By that, I don't mean does the banker make unsecured, five-year loans to pay this year's taxes. That's not creative, that's stupid. But loan officers are under a lot of pressure to make a high volume of loans with a low level of risk. Individual loan officers react to these pressures in one of four ways. Some will make a high volume of high-risk loans. You don't want one of them as your banker, because he won't be around long, and when he's fired, your loan will look bad by association. Some will make a low volume of low-risk loans. You don't want that kind of loan officer either, because he will probably be promoted off the loan floor and into the credit department. Some will make no loans at all. If you run across someone like that, he or she is an FDIC employee and your bank has failed. Finally, some may succeed at making a high volume of low-risk loans. You want one of them. That officer will get your loan approved with creative structuring and will make sure the bank feels well secured.
Once you've settled on a good banker to work with, you then have to manage the relationship. The best way to do that is to follow four simple rules of banking etiquette. The idea is to build a solid partnership when times are good, so that you can work together should hard times fall on your company.

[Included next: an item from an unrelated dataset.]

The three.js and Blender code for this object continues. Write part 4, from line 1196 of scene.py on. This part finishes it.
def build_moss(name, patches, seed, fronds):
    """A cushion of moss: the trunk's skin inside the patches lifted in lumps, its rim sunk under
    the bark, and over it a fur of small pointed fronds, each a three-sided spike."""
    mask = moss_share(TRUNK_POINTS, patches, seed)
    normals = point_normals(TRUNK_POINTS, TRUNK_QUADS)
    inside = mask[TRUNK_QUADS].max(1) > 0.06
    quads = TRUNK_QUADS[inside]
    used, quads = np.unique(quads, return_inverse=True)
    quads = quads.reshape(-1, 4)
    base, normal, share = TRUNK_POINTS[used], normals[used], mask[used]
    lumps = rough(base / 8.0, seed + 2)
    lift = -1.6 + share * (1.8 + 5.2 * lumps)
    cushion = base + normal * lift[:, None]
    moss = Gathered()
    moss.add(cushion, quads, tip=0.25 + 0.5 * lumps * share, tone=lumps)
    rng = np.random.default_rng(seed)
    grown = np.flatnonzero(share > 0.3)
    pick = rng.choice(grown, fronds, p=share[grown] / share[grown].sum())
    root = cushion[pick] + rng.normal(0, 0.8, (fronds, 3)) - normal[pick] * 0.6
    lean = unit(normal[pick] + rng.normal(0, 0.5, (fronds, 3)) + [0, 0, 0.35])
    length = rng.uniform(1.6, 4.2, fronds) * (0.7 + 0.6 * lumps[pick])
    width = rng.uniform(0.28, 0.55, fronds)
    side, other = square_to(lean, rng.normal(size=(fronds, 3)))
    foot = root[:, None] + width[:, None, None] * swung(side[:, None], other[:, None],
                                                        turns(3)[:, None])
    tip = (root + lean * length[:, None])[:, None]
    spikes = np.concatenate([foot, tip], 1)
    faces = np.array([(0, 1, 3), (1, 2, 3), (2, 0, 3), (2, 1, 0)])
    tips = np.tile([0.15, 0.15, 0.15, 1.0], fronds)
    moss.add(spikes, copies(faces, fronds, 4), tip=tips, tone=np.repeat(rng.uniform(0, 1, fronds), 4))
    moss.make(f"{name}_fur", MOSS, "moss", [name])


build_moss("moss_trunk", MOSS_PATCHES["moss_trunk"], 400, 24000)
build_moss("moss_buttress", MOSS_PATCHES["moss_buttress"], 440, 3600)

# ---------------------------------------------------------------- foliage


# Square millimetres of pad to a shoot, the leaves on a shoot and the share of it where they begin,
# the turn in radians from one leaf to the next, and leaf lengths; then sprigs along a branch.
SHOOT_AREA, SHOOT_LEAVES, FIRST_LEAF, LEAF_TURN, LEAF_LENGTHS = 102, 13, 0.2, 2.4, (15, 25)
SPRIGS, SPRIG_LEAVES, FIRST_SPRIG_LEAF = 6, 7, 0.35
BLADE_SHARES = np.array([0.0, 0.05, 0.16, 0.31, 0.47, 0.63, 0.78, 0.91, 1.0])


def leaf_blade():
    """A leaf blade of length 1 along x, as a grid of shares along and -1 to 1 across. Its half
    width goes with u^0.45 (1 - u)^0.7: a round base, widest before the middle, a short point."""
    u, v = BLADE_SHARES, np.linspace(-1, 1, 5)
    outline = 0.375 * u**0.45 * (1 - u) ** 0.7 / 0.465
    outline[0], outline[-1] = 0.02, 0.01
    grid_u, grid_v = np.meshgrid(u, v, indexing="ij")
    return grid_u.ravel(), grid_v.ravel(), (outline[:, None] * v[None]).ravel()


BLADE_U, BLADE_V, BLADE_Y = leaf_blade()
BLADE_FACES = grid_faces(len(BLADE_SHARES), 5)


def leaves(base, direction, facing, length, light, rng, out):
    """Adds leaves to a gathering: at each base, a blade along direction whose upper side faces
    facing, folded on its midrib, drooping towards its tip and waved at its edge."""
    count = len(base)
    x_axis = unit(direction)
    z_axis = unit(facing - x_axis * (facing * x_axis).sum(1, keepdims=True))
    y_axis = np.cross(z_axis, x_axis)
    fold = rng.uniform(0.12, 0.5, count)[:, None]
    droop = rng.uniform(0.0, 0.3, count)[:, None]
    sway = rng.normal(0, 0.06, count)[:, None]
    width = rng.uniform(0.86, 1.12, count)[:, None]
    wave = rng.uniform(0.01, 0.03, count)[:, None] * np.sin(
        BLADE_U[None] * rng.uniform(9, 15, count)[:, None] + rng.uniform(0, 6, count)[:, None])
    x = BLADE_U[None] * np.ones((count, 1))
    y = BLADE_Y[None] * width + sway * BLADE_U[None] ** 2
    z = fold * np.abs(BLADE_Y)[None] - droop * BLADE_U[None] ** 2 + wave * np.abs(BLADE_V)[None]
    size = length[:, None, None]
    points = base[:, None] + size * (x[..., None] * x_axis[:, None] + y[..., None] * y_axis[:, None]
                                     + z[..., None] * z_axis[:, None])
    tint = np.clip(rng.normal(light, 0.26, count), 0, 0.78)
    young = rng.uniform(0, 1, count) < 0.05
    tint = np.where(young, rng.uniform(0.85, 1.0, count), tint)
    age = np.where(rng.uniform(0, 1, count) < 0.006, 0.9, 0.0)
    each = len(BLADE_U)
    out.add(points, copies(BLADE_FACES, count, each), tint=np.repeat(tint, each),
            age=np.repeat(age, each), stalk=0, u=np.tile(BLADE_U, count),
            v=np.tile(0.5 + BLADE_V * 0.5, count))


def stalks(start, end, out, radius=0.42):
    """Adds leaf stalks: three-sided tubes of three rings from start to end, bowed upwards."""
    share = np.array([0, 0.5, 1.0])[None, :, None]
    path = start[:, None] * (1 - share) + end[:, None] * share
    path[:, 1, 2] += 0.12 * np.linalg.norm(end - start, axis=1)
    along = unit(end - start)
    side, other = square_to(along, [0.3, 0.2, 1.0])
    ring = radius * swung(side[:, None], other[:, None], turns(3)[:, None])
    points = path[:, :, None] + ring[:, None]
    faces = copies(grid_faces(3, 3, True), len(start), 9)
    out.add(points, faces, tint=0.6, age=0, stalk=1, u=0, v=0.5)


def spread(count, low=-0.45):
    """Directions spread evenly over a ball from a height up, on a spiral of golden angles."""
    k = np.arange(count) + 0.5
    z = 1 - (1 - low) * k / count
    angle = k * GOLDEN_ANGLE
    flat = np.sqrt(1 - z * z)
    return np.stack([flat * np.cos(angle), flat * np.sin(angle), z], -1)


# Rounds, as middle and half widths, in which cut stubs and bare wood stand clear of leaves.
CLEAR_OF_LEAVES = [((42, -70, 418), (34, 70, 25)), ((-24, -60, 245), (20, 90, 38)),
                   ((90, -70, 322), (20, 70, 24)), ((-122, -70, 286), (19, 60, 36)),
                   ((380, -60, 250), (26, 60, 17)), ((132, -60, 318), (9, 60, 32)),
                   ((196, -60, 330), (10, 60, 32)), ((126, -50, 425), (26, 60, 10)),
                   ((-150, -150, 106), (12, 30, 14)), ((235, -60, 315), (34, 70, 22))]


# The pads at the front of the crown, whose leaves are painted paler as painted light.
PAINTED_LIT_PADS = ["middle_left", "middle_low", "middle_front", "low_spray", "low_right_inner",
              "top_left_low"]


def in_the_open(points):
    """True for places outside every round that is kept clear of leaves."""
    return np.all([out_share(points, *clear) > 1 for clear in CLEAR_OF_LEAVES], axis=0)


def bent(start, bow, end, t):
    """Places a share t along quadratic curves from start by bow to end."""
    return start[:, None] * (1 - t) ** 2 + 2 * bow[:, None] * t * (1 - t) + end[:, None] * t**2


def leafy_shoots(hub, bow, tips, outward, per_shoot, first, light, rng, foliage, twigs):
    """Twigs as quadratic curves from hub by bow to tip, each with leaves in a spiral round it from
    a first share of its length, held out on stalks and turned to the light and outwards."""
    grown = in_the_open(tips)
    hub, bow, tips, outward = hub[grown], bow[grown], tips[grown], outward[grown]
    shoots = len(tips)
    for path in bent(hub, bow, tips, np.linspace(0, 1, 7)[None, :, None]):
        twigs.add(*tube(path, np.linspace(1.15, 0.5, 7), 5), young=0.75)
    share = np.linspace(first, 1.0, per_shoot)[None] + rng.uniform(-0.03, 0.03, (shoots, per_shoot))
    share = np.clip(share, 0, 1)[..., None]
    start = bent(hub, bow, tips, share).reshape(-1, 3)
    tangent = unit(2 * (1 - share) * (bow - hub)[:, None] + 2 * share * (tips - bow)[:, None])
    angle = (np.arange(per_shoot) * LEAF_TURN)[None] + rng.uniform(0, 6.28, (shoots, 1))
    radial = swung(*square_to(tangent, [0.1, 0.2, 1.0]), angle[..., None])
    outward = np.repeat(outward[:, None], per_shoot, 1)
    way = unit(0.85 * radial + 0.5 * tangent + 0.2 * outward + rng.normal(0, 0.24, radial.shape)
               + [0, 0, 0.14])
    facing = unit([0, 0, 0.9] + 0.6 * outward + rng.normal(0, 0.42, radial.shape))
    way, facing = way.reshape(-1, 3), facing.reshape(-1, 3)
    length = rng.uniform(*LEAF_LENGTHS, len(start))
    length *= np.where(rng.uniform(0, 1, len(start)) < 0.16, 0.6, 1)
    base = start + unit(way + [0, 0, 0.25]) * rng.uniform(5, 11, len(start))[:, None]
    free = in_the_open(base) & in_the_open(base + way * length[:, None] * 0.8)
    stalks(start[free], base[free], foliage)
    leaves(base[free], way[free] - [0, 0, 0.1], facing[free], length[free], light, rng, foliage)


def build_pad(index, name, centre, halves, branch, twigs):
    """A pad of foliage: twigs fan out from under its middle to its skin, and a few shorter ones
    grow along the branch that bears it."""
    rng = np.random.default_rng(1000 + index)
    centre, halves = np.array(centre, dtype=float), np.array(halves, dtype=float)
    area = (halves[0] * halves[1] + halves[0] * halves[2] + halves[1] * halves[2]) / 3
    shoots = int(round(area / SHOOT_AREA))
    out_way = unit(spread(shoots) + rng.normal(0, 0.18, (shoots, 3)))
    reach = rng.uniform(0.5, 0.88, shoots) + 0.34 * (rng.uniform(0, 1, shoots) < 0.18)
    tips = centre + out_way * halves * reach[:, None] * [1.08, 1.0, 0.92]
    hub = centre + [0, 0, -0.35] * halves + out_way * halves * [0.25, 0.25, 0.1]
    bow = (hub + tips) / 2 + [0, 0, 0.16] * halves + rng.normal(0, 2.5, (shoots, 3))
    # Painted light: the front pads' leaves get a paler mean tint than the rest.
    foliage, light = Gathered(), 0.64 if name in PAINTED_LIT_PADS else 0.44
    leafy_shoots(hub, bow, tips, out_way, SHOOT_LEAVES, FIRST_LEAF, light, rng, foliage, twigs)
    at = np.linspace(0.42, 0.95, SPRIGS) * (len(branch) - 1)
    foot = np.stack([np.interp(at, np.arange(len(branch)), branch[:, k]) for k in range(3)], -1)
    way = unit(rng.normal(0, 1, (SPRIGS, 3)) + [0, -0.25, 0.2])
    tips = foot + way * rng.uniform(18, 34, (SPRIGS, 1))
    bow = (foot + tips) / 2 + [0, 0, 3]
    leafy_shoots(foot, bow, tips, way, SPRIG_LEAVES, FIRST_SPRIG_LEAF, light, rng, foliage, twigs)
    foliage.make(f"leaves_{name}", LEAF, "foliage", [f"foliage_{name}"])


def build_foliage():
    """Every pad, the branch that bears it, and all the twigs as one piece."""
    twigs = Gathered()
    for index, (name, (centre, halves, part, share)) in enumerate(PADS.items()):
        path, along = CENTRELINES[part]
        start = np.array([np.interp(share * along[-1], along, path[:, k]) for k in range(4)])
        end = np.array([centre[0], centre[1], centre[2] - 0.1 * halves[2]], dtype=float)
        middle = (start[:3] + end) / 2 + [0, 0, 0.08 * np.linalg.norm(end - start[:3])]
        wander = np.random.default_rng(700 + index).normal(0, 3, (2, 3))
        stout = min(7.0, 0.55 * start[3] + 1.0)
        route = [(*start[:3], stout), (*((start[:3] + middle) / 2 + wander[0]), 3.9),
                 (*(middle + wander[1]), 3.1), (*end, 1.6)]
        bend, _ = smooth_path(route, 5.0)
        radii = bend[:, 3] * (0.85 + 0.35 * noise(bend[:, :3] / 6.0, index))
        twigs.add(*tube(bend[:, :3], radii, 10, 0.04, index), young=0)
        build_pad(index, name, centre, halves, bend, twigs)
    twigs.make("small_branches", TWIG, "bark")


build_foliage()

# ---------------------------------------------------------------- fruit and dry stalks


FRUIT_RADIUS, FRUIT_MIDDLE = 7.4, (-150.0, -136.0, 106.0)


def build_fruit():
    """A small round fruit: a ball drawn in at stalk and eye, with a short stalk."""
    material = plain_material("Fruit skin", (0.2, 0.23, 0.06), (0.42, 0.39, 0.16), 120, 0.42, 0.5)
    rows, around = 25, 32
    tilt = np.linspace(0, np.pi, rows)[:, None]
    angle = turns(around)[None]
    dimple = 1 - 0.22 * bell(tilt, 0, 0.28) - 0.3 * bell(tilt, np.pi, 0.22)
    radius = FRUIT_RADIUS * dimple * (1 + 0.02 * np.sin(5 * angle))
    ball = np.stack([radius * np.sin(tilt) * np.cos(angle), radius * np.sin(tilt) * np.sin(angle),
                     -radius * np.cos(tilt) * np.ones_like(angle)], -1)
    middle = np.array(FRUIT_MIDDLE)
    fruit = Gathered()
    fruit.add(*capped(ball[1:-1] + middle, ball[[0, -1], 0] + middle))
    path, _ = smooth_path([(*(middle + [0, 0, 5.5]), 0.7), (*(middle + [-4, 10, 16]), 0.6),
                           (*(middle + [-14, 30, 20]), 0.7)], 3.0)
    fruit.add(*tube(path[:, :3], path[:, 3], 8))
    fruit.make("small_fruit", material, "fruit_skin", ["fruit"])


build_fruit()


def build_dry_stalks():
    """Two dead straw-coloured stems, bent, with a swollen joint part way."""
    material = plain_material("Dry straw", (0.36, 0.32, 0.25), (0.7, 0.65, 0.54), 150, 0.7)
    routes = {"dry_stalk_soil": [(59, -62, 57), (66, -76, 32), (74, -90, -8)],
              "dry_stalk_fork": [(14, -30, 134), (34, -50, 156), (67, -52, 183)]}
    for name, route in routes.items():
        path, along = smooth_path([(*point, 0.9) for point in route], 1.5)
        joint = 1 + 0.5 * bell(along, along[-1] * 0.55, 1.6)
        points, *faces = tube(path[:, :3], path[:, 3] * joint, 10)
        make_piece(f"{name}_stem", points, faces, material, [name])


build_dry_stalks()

The first rule is that when it comes to sharing financial information, treat your banker as a full partner, not as a difficult minority shareholder. The thing a banker fears most is a bad loan. If your loan officer thinks you are not telling the truth, or if you are telling only partial truths, or if you are not talking at all, that will bring out the worst side of his personality -- fear of an impending loss takes over. And there goes your advocate.

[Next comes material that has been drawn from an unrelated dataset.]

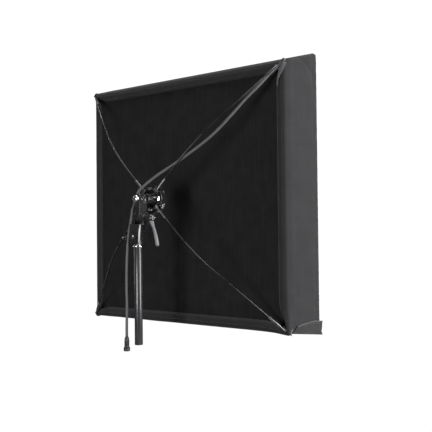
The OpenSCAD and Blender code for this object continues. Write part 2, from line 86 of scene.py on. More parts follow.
# ---------- Camera ----------
CAMERA_PLACE = (-1.065, 1.134, 0.266)
CAMERA_FORWARD = (0.5940, -0.8042, 0.0209)
CAMERA_ROLL = math.radians(-0.57)
CAMERA_LENS = 54.98
SENSOR_WIDTH = 36


def add_camera():
    """The viewpoint: behind the softbox and to its right, a little below its middle."""
    data = bpy.data.cameras.new("camera")
    data.lens = CAMERA_LENS
    data.sensor_width = SENSOR_WIDTH
    forward = Vector(CAMERA_FORWARD).normalized()
    right = forward.cross(UP).normalized()
    up = right.cross(forward)
    axis_x = math.cos(CAMERA_ROLL) * right + math.sin(CAMERA_ROLL) * up
    axis_y = math.cos(CAMERA_ROLL) * up - math.sin(CAMERA_ROLL) * right
    turn = Matrix((axis_x, axis_y, -forward)).transposed().to_4x4()
    camera = linked("camera", data)
    camera.matrix_world = Matrix.Translation(CAMERA_PLACE) @ turn
    bpy.context.scene.camera = camera


add_camera()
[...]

The second rule is to invite your banker to your place of business. Let him meet your key employees and see how the business works. Show him your accounts receivable billing-and-collections process and your inventory ordering and control. The when he goes to the loan committee with your current or future proposal, he can enthusiastically explain why your company is successful: "I've been there and I've seen it myself." There is nothing as persuasive to a loan committee as that sort of personal endorsement.
The third rule is never become overdrawn; never become past due on a payment; and never fail to deliver your regularly scheduled financial statement. Repeat these words again and again until they become a mantra. Your loan officer has been taught from his first day as a trainee that the first signs of a bad credit risk are overdrafts, past dues, and late financial statements. For you to violate any one of these rules is like pouring gasoline onto a stack of wood. At the first sign of trouble, your banker will have visions of your loan going up in a blaze, exactly what he fears most.

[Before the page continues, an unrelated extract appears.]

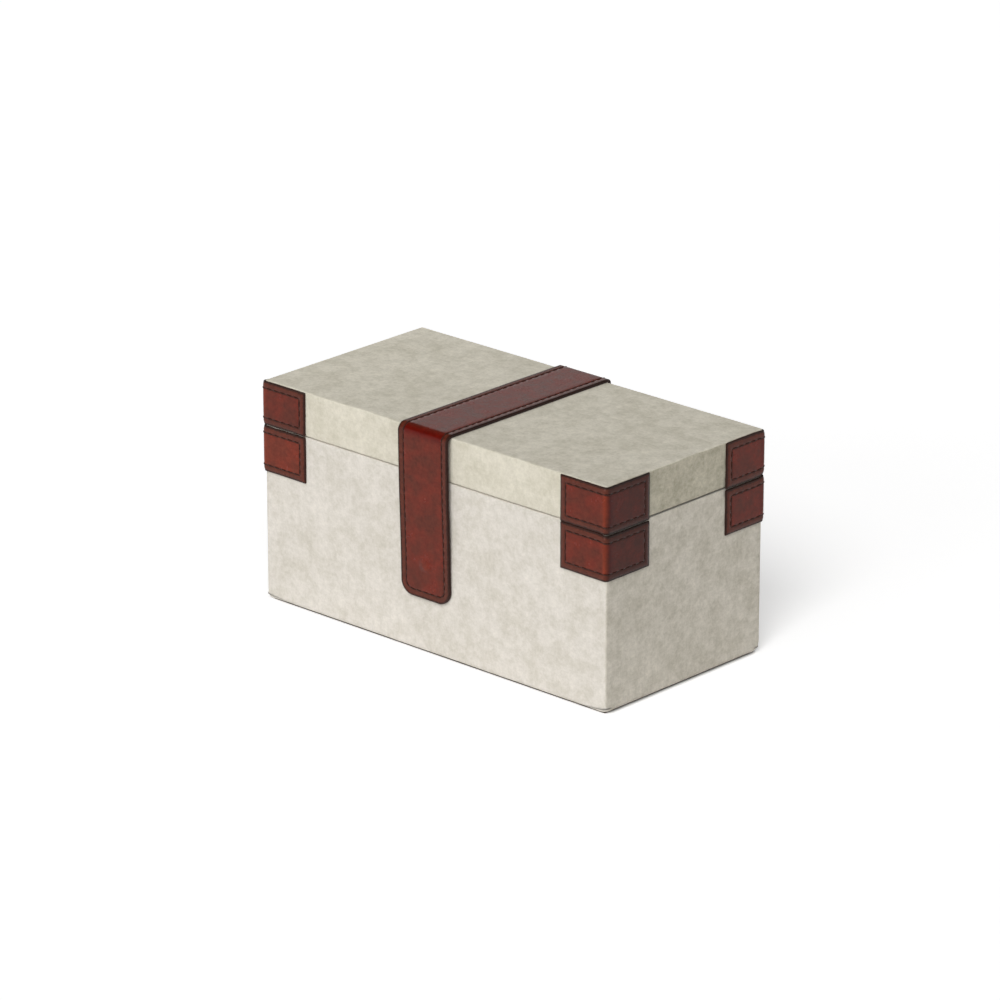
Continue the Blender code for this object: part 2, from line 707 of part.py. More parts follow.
def hinges(base_canvas, lid_canvas):
    """Two hinges, their pins, and the notches in both canvas covers that they lie in."""
    notch_front = LEAF_BACK + LEAF_DEPTH + CLEARANCE
    notch_size = (HINGE_LENGTH + CLEARANCE * 2, notch_front + OVERRUN, LEAF_BACK * 2)
    for label, side in (("left", -1), ("right", 1)):
        place = (side * HINGE_X, HINGE_Y, SEAM)
        hinge_leaf("hinge_" + label + "_base_leaf", BASE, place, False,
                   PARTS.objects["base_back_board"])
        hinge_leaf("hinge_" + label + "_lid_leaf", LID, place, True,
                   PARTS.objects["lid_back_rail"])
        name = "hinge_" + label + "_pin"
        put(name, rod_mesh(name, PIN_RADIUS, HINGE_LENGTH, (1, 0, 0), ROUND_SIDES),
            STEEL_LOOK, BASE, place)
        middle = (place[0], place[1] + (OVERRUN - notch_front) / 2, place[2])
        notch = put_cutter("hinge_" + label + "_notch",
                           box_mesh("hinge_" + label + "_notch", notch_size), middle)
        combine(base_canvas, notch, 'DIFFERENCE')
        combine(lid_canvas, notch, 'DIFFERENCE')


def build():
    base_boards()
    lid_boards()
    linings()
    base_canvas = base_cover()
    lid_canvas = lid_cover()
    underside_felt()
    corner_patches()
    strap()
    keeper()
    hinges(base_canvas, lid_canvas)


build()
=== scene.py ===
"""Looks for a canvas-covered keepsake box with leather corners and a leather strap.

Boards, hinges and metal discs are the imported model's own. Canvas, lining, felt, leather and
stitching are made here in the places of the solids that they stand for. Metres, +Z up, front
at -Y, origin at the centre of the underside.
"""
import math

import bmesh
import bpy
from mathutils import Matrix, Vector, noise


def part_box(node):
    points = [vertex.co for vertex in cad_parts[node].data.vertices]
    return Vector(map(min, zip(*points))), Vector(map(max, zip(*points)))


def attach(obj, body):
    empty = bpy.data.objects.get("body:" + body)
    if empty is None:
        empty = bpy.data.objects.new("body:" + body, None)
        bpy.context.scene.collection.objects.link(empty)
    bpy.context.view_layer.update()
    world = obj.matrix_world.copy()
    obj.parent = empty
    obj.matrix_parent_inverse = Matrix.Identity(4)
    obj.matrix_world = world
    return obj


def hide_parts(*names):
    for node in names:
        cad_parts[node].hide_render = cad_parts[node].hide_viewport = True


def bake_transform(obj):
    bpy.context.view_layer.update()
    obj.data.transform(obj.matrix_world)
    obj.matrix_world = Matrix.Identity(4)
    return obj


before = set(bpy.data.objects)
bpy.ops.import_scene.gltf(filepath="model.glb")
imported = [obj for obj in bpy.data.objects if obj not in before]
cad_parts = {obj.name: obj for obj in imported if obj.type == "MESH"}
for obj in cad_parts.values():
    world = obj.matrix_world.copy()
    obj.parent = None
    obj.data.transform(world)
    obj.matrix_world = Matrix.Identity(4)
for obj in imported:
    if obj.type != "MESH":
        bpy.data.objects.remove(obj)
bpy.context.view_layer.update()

MM = 0.001

# Outside of the canvas and the seam between lid and base, as in the solids
HALF_LENGTH = 150.0 * MM
HALF_DEPTH = 74.5 * MM
BOX_HEIGHT = 153.0 * MM
SEAM = 122.4 * MM
BASE_RIM = 122.1 * MM
LID_RIM = 122.7 * MM
CANVAS_FOOT = 1.2 * MM
CLEARANCE = 0.3 * MM

# Canvas: thickness, roundings, hems and how uneven it lies
CANVAS = 0.8 * MM
CORNER_ROUND = 1.6 * MM
LID_EDGE_ROUND = 1.2 * MM
RIM_ROUND = 1.0 * MM
FOOT_ROUND = 3.0 * MM
# Front left, front right, back right and back left
FOOT_CORNER_ROUNDS = (2.2 * MM, 6.5 * MM, 6.5 * MM, 3.2 * MM)
FOOT_CORNER_RISE = 7.5 * MM
CORNER_STEPS = 6
SIDE_STEPS = (1 / 86, 1 / 43)
RIM_WIDTH = 8.2 * MM
TURN_IN = 8.0 * MM
TURN_UNDER = 12.0 * MM
CANVAS_STEP = 3.5 * MM
HEM_STEP = 2.0 * MM
UNDER_STEP = 3.0 * MM
TUCK_STEP = 0.9 * MM
EDGE_STEPS = 4
FOOT_STEPS = 14
CANVAS_SWELL = 0.16 * MM
CANVAS_RIPPLE = 0.05 * MM
SWELL_SPAN = 38.0 * MM
RIPPLE_SPAN = 9.0 * MM
RIM_CALM = 6.0 * MM
SEAM_SHADE = 0.65 * MM
GLUE_REACH = 36.0 * MM
GAP_SHADE_HEIGHT = 5.5 * MM
FACING = 0.7

# Tucked corners at the canvas's foot
FOLD_LENGTH = 22.0 * MM
FOLD_FOOT = 0.5 * MM
FOLD_RISE = 2.3 * MM
FOLD_LAYER = 0.42 * MM
FOLD_DEPTH = 0.50 * MM
FOLD_GROOVE = 0.70 * MM

# Notches in the canvas for the two hinges
HINGE_X = 90.0 * MM
HINGE_Y = 75.7 * MM
NOTCH_LENGTH = 30.6 * MM
NOTCH_FRONT = 7.8 * MM
NOTCH_HALF_HEIGHT = 2.3 * MM
OVERRUN = 4.0 * MM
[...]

The fourth rule of banking etiquette is to answer your banker's questions openly and honestly. If he makes recommendations, give them serious consideration. Accept his advice as well-intentioned observations that are meant to help you do better. The good banker views part of his role in life as helping businesspeople succeed. As one of my bank's customers put it, "Having to report to the bank and answer questions took a lot of time and cost a lot of money, but it helped me keep focused on how the business was doing financially. It helped us to become very successful."
Businesses tend to fail for one of two reasons: poor management or inadequate financing. It's up to you to provide the good management. To provide the adequate financing, you need to find a good banker. Selecting a banker, and then learning how to work with him, is the same as developing any kind of good partnership. Both partners have to be sensitive to the other's needs.